With its 86 billion neurons and 100 trillion connections, the brain contains many more synapses than the galaxy does stars. A field of neuroscience known as connectomics charts these constellations of circuits and helps researchers understand the processes of neural development, plasticity, degeneration, and disease, yielding new therapeutic possibilities for conditions such as Alzheimer’s and Huntington’s Diseases. “This research helps us understand how the brain’s circuitry works,” said Hongwei Dong, associate professor of neurology at USC’s Stevens Neuroimaging and Informatics Institute and director of the CIC. “If you tell someone to come visit you in California, where should they go? We have really narrowed it down: I live in North Hollywood in this apartment building. This will help people in the future to really understand the pathways for diseases with specific symptoms.”
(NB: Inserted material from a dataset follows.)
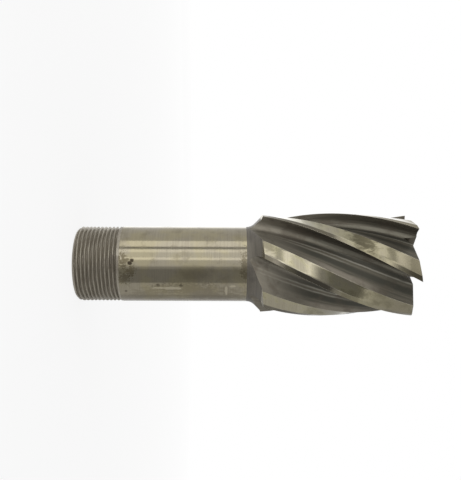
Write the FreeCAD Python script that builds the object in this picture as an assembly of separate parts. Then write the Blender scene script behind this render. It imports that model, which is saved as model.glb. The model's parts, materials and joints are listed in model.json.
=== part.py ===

But generating a map of an organ as complex as the brain means collecting terabytes of data. Luckily USC’s new Center for Integrative Connectomics (CIC) is well equipped to tackle this challenge.
Dong’s expertise lies in neuroanatomy, where he has investigated the connections between hundreds of brain structures that coordinate to regulate behavior. In 2008, he used the data he collected from mice to create the Allen Reference Atlas (ARA), the first open-access brain atlas in the field.
The ARA serves as the architectural foundation for Dong’s Mouse Connectome Project (MCP), which traces bundles of neurons, or tracts, to map the brain’s functional networks. In a flagship paper, Dong and his team traced over 2,000 of the brain’s “cellular highways,” overturning the prevailing view that the cortex is a messy tangle of neurons by demonstrating its organization into distinct subnetworks. This insight earned Dong a high-profile paper in Cell, which was recognized as a landmark publication for the journal and was later featured in the 40 years of Cell timeline.
Building on these contributions, Dong’s proposed “Integrative Connectome” may be his most ambitious project yet. “It’s very important to look at neural circuitry globally, but also at cellular resolution,” said Dong. “We use different technologies to compare across animal models so we can get a comprehensive and integrative view of the entire neural circuitry.” While Dong’s previous work has employed manual tracing, viral tracing, and gene expression methods, his new Integrative Connectome will incorporate even more data modalities. This will require the use of highly advanced technologies to collect, integrate, and analyze data spanning anatomy, physiology, molecular genetics, behavior, and functional imaging. Dong envisions that this novel connectome resource will provide a “Google Map of the brain,” allowing users to toggle and overlay different views of the brain, just as Google Maps displays topography, street view, and satellite images, all within a standardized frame. Researchers will zoom in to examine specific structures, and zoom out to visualize the brain’s global wiring. The ultimate goal is to provide an intuitive way to compare data from individual studies against a standardized reference.
While neuroscientists have made significant progress toward understanding the structure and function of the brain, identifying classes of neuronal cell types has remained a challenge—one which the CIC plans to undertake. “Each of these anatomically-defined brain regions contains many different cell types that are positioned next to each other. Their connectivity may be different; their gene expression is different; their function is different,” Dong said. A single data modality, be it gene expression, neuromorphology, or connectivity, is not enough to accurately classify a cell type. Only by simultaneously examining all of these diverse properties will we develop a robust understanding of how each type of neuron works individually, and what contribution it makes to the broader network.
Classifying neuronal cell types is not simply a matter of anatomical precision; it has critical implications for understanding and treating neurological diseases. Identifying the properties of different cell types will help scientists develop tools to selectively manipulate them, and open doors for new targeted therapeutics with minimal side effects.
With this in mind, the CIC has moved beyond mapping healthy brains to investigate the neural circuitry underlying diseases such as Huntington’s Disease and autism.
“Our connectome will build bridges for all these knowledge gaps,” said Dong. “We build the normal connectome in order to understand how this connectivity is disrupted. Then we can begin to address different neuropsychiatric diseases.”